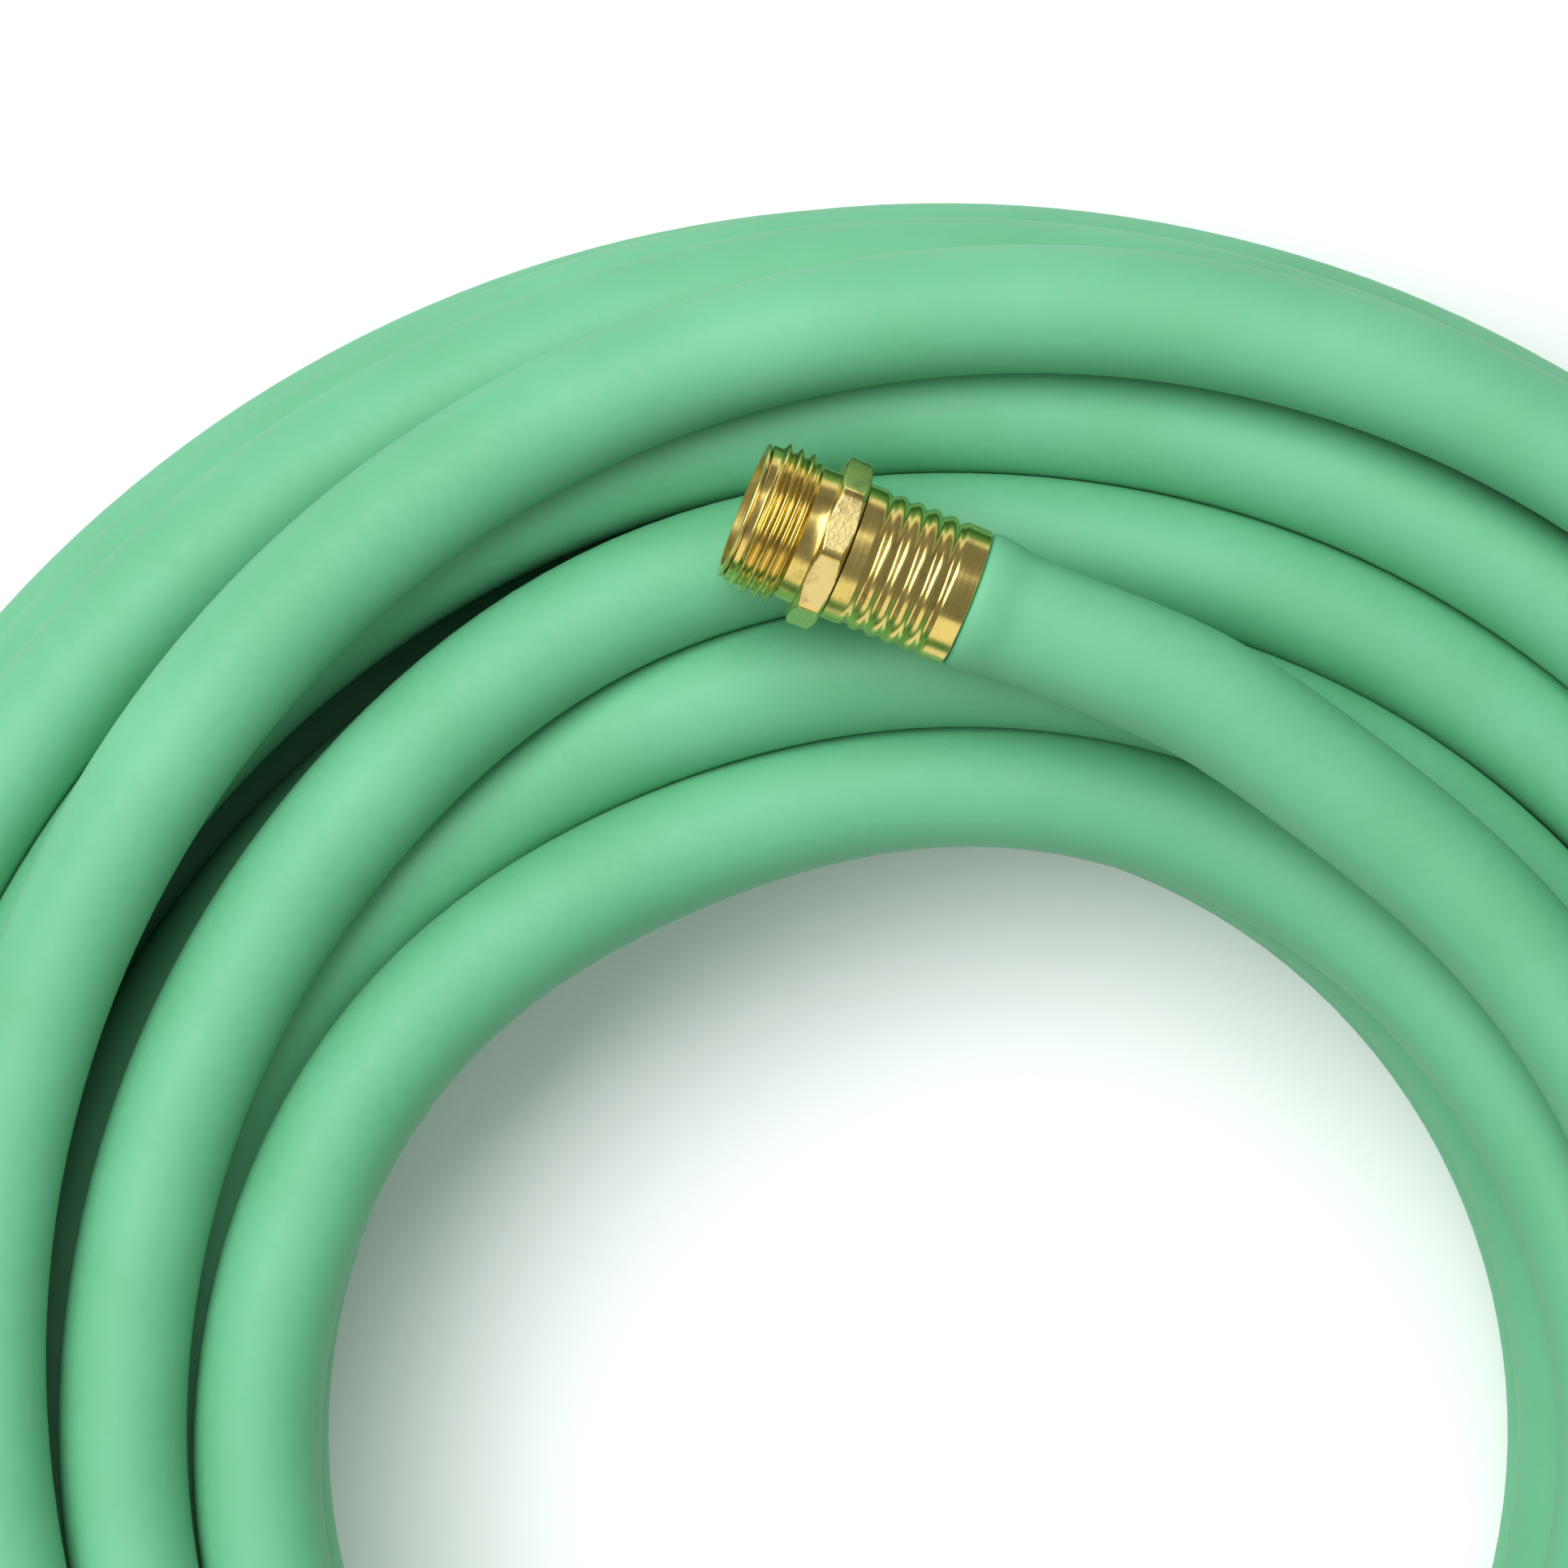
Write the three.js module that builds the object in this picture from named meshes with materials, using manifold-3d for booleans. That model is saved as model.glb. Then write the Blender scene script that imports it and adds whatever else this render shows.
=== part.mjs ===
// Garden hose with smooth green walls, lying wound in a loose flat coil.
// The male end lies on top of the coil and the female end lies on the floor beside it.
// Units are millimetres and +Z is up. The origin is under the middle of the whole part, on the floor.
import * as THREE from 'three';
import { mergeVertices } from 'three/addons/utils/BufferGeometryUtils.js';
import Module from 'manifold-3d';

const wasm = await Module();
wasm.setup();

// ---- driving dimensions ----------------------------------------------------------------------

const CLEARANCE = 0.3; // gap left between pieces that touch

// hose
const HOSE_OD = 22.5;
const HOSE_BORE = 15.9;

// outer shape of the wound coil
const COIL_OUTER_R = 220;
const COIL_INNER_R = 98;
const COIL_TOP = 76; // top of the middle turns, where the male fitting lies
const RIM_RISE = 12; // the outermost turn stands this much higher
const RIM_WIDTH = 33; // the high outermost turn is this wide with the turns under it
const SHELF_DROP = 10; // the inner turns, where the last turn lies, are this much lower
const SHELF_R = 143; // the inner, lower turns end at this radius
const COIL_EDGE = 8; // rounding of the coil's lower edges
const RIM_ROUND = 12; // rounding of the rim's outer edge
const RIM_INNER_ROUND = 6;
const SHELF_BEVEL = 2;

// pipe thread of garden hose fittings, 3/4 in nominal, 11.5 turns to the inch
const THREAD_PITCH = 25.4 / 11.5;
const THREAD_CREST_R = 13.5;
const THREAD_DEPTH = 1.2;
const THREAD_ROOT_FLAT = 1.5; // width of a thread ridge where it stands on the barrel
const THREAD_CREST_FLAT = 0.5;
const THREAD_FIT = 0.3; // radial play between the male and the female thread
const THREAD_SUNK = 0.5; // the ridge reaches this far into the wall it stands on
const THREAD_FADE_TURNS = 0.3; // the ridge rises from the wall over this part of a turn
const THREAD_START_DEPTH = 1.4; // at its ends the ridge lies this many thread depths under the wall

// male coupling, measured along its axis from the mouth
const MALE_THREAD_START = 1.9;
const MALE_NECK = 4; // from the thread's end to the collar
const NECK_STEP = 0.25; // the neck is this much thinner than the thread's barrel
const COLLAR_START = 13.4;
const COLLAR_LENGTH = 5;
const COLLAR_OVER_THREAD = 0.8; // half the collar's flats is this much more than the thread's crest
const COLLAR_SIDES = 8;
const COLLAR_CHAMFER = 0.8;
const THREAD_RELIEF = 0.4; // plain barrel left behind the thread
const MOUTH_EASE = 0.2; // the barrel's rim is eased by this much
const BARREL_WALL = 1.05; // wall of the coupling under the thread
const MALE_TAPER_LEAD = 1.9; // the sleeve starts to narrow this far before the collar
const MALE_TAPER_END_GAP = 1.4; // the sleeve's taper ends this far before the collar does
const SHEET = 0.65; // wall of the thin brass sleeves
const LIP_STEP = 0.1; // the sleeve's rim, folded over the mouth, is this much smaller than the barrel
const LIP_THICK = 0.5;

// ferrule that grips the hose, the same on both ends
const FERRULE_LENGTH = 22.7;
const FERRULE_LAND = 4.1;
const FERRULE_OVER_HOSE = 0.95; // radius of the ferrule's lands, more than the hose's
const GROOVE_OVER_HOSE = 0.25;
const RIB_OVER_HOSE = 1.25;
const FERRULE_BREAK = 0.4; // broken edge at the coupling's side
const FERRULE_RIBS = 4;
const FERRULE_END_LAND = 4;
const FERRULE_WALL = 0.7;
const FERRULE_FLANGE = 1;
const GRIPPED_WALL = 2.9; // the hose wall squeezed between sleeve and ferrule
const SLEEVE_SHORTER = 1.5; // the brass sleeve stops this far before the ferrule's end
const BULGE_OVER_HOSE = 0.85; // the hose swells this much behind the ferrule
const BULGE_LENGTH = 10;
// the swollen end of the hose: distance from the ferrule, share of the swelling
const BULGE_STATIONS = [[1.8, 1], [4.5, 0.76], [7.5, 0.18]];

// female coupling, measured along its axis from the mouth
const NUT_WALL = 1.7; // wall of the nut at the middle of a flat
const NUT_SIDES = 8;
const NUT_LENGTH = 17;
const NUT_CHAMFER = 0.9;
const NUT_LIP = 2.1; // inward lip that holds the nut on the tailpiece
const NUT_THREAD_START = 1.2;
const NUT_THREAD_TO_WASHER = 1.2;
const TAIL_FLANGE_THICK = 1.5;
const NUT_HOLD = 2.8; // the flange stands out this much from the stem, to hold the nut
const TAIL_FLANGE_GAP = 0.7; // radial gap between the flange and the nut's bore
const WASHER_THICK = 2.7;
const WASHER_GAP = 0.4;
const WASHER_HOLE_R = 8.5;
const TAIL_GAP = 1.2; // room for the nut to slide between the flange and the ferrule
const TAIL_FUNNEL = 1; // the tailpiece's bore widens by this much at the flange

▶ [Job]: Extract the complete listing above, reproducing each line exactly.

▶ [Response]:
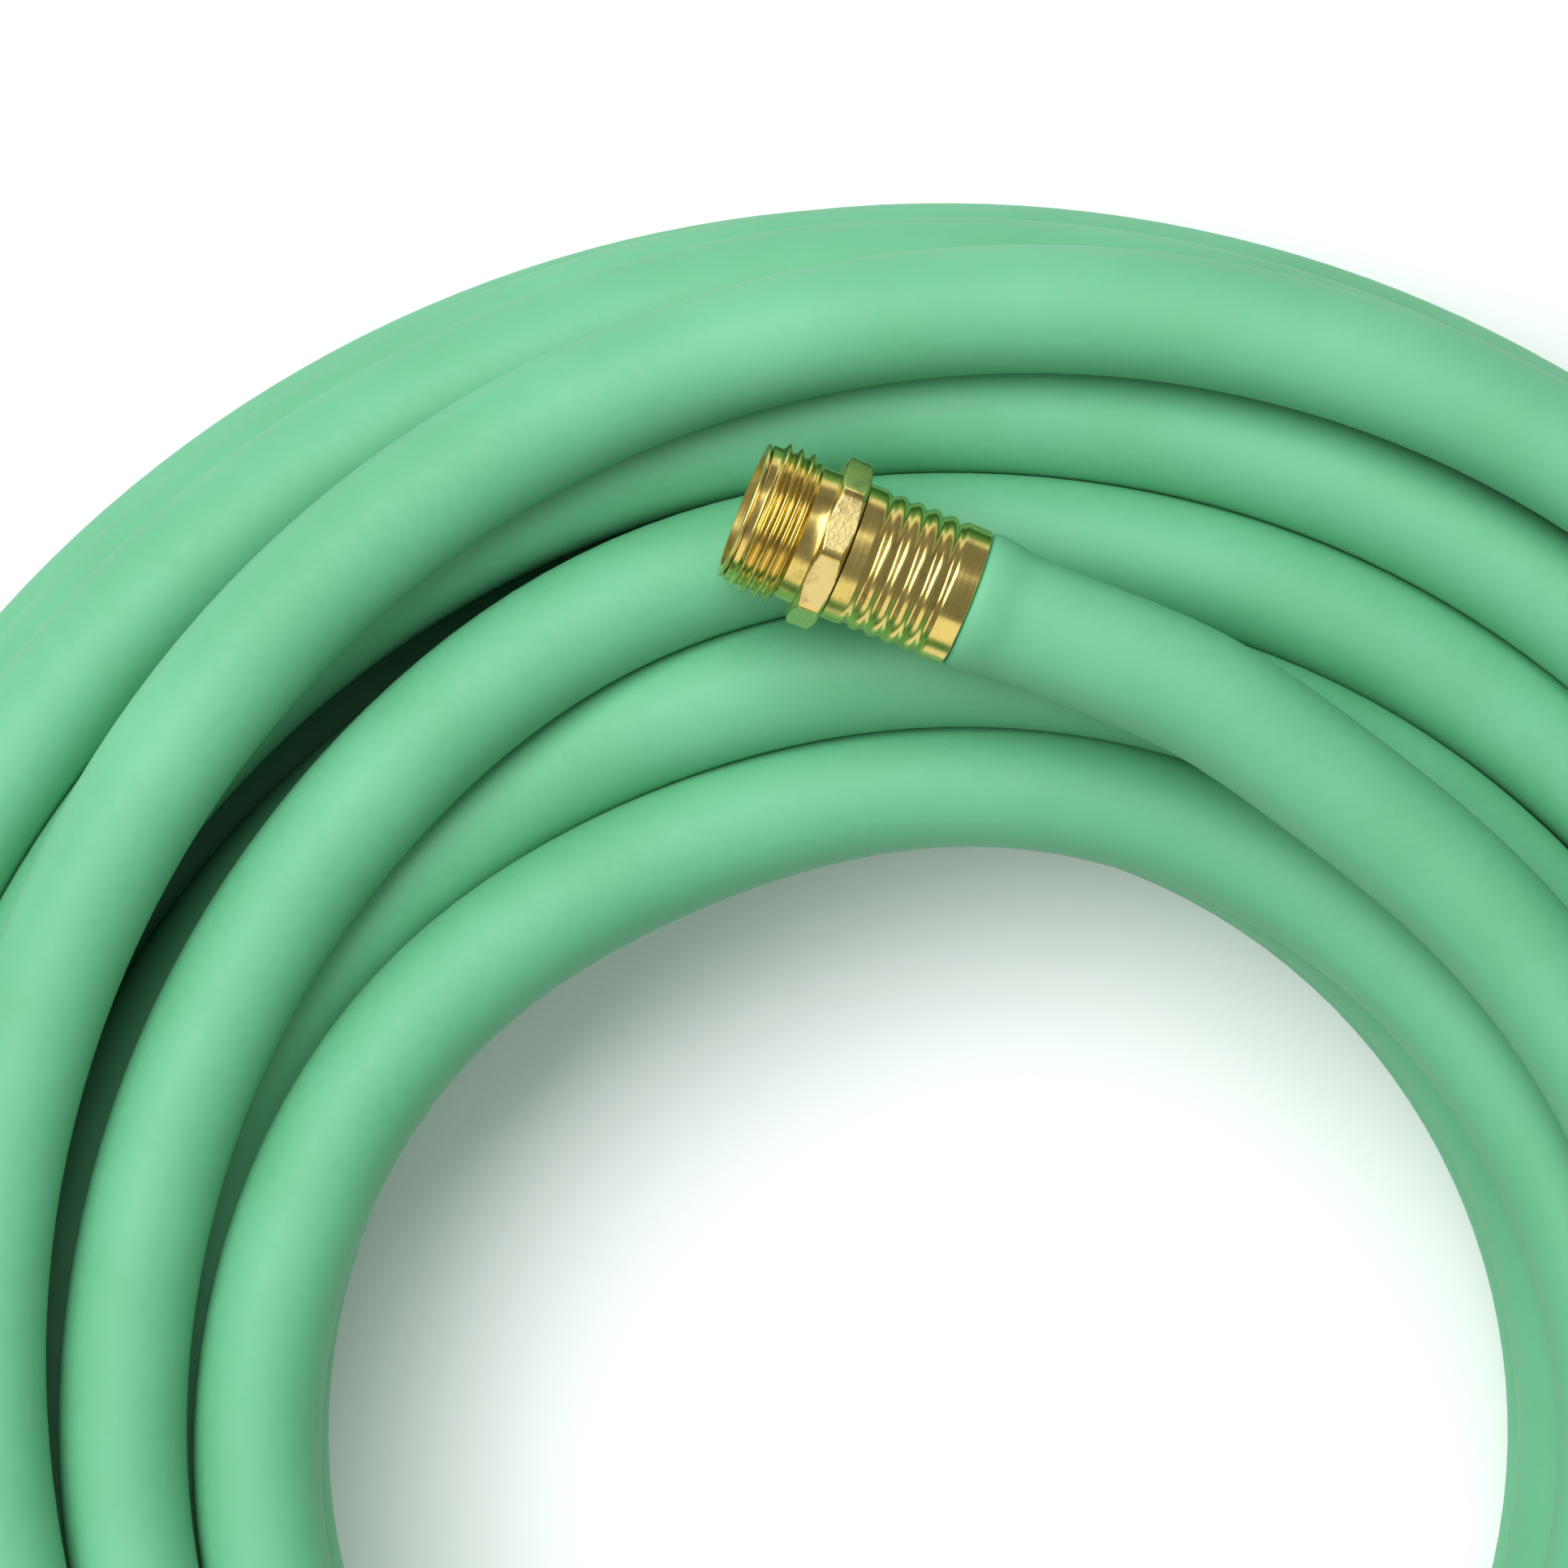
Write the three.js module that builds the object in this picture from named meshes with materials, using manifold-3d for booleans. That model is saved as model.glb. Then write the Blender scene script that imports it and adds whatever else this render shows.
=== part.mjs ===
// Garden hose with smooth green walls, lying wound in a loose flat coil.
// The male end lies on top of the coil and the female end lies on the floor beside it.
// Units are millimetres and +Z is up. The origin is under the middle of the whole part, on the floor.
import * as THREE from 'three';
import { mergeVertices } from 'three/addons/utils/BufferGeometryUtils.js';
import Module from 'manifold-3d';

const wasm = await Module();
wasm.setup();

// ---- driving dimensions ----------------------------------------------------------------------

const CLEARANCE = 0.3; // gap left between pieces that touch

// hose
const HOSE_OD = 22.5;
const HOSE_BORE = 15.9;

// outer shape of the wound coil
const COIL_OUTER_R = 220;
const COIL_INNER_R = 98;
const COIL_TOP = 76; // top of the middle turns, where the male fitting lies
const RIM_RISE = 12; // the outermost turn stands this much higher
const RIM_WIDTH = 33; // the high outermost turn is this wide with the turns under it
const SHELF_DROP = 10; // the inner turns, where the last turn lies, are this much lower
const SHELF_R = 143; // the inner, lower turns end at this radius
const COIL_EDGE = 8; // rounding of the coil's lower edges
const RIM_ROUND = 12; // rounding of the rim's outer edge
const RIM_INNER_ROUND = 6;
const SHELF_BEVEL = 2;

// pipe thread of garden hose fittings, 3/4 in nominal, 11.5 turns to the inch
const THREAD_PITCH = 25.4 / 11.5;
const THREAD_CREST_R = 13.5;
const THREAD_DEPTH = 1.2;
const THREAD_ROOT_FLAT = 1.5; // width of a thread ridge where it stands on the barrel
const THREAD_CREST_FLAT = 0.5;
const THREAD_FIT = 0.3; // radial play between the male and the female thread
const THREAD_SUNK = 0.5; // the ridge reaches this far into the wall it stands on
const THREAD_FADE_TURNS = 0.3; // the ridge rises from the wall over this part of a turn
const THREAD_START_DEPTH = 1.4; // at its ends the ridge lies this many thread depths under the wall

// male coupling, measured along its axis from the mouth
const MALE_THREAD_START = 1.9;
const MALE_NECK = 4; // from the thread's end to the collar
const NECK_STEP = 0.25; // the neck is this much thinner than the thread's barrel
const COLLAR_START = 13.4;
const COLLAR_LENGTH = 5;
const COLLAR_OVER_THREAD = 0.8; // half the collar's flats is this much more than the thread's crest
const COLLAR_SIDES = 8;
const COLLAR_CHAMFER = 0.8;
const THREAD_RELIEF = 0.4; // plain barrel left behind the thread
const MOUTH_EASE = 0.2; // the barrel's rim is eased by this much
const BARREL_WALL = 1.05; // wall of the coupling under the thread
const MALE_TAPER_LEAD = 1.9; // the sleeve starts to narrow this far before the collar
const MALE_TAPER_END_GAP = 1.4; // the sleeve's taper ends this far before the collar does
const SHEET = 0.65; // wall of the thin brass sleeves
const LIP_STEP = 0.1; // the sleeve's rim, folded over the mouth, is this much smaller than the barrel
const LIP_THICK = 0.5;

// ferrule that grips the hose, the same on both ends
const FERRULE_LENGTH = 22.7;
const FERRULE_LAND = 4.1;
const FERRULE_OVER_HOSE = 0.95; // radius of the ferrule's lands, more than the hose's
const GROOVE_OVER_HOSE = 0.25;
const RIB_OVER_HOSE = 1.25;
const FERRULE_BREAK = 0.4; // broken edge at the coupling's side
const FERRULE_RIBS = 4;
const FERRULE_END_LAND = 4;
const FERRULE_WALL = 0.7;
const FERRULE_FLANGE = 1;
const GRIPPED_WALL = 2.9; // the hose wall squeezed between sleeve and ferrule
const SLEEVE_SHORTER = 1.5; // the brass sleeve stops this far before the ferrule's end
const BULGE_OVER_HOSE = 0.85; // the hose swells this much behind the ferrule
const BULGE_LENGTH = 10;
// the swollen end of the hose: distance from the ferrule, share of the swelling
const BULGE_STATIONS = [[1.8, 1], [4.5, 0.76], [7.5, 0.18]];

// female coupling, measured along its axis from the mouth
const NUT_WALL = 1.7; // wall of the nut at the middle of a flat
const NUT_SIDES = 8;
const NUT_LENGTH = 17;
const NUT_CHAMFER = 0.9;
const NUT_LIP = 2.1; // inward lip that holds the nut on the tailpiece
const NUT_THREAD_START = 1.2;
const NUT_THREAD_TO_WASHER = 1.2;
const TAIL_FLANGE_THICK = 1.5;
const NUT_HOLD = 2.8; // the flange stands out this much from the stem, to hold the nut
const TAIL_FLANGE_GAP = 0.7; // radial gap between the flange and the nut's bore
const WASHER_THICK = 2.7;
const WASHER_GAP = 0.4;
const WASHER_HOLE_R = 8.5;
const TAIL_GAP = 1.2; // room for the nut to slide between the flange and the ferrule
const TAIL_FUNNEL = 1; // the tailpiece's bore widens by this much at the flange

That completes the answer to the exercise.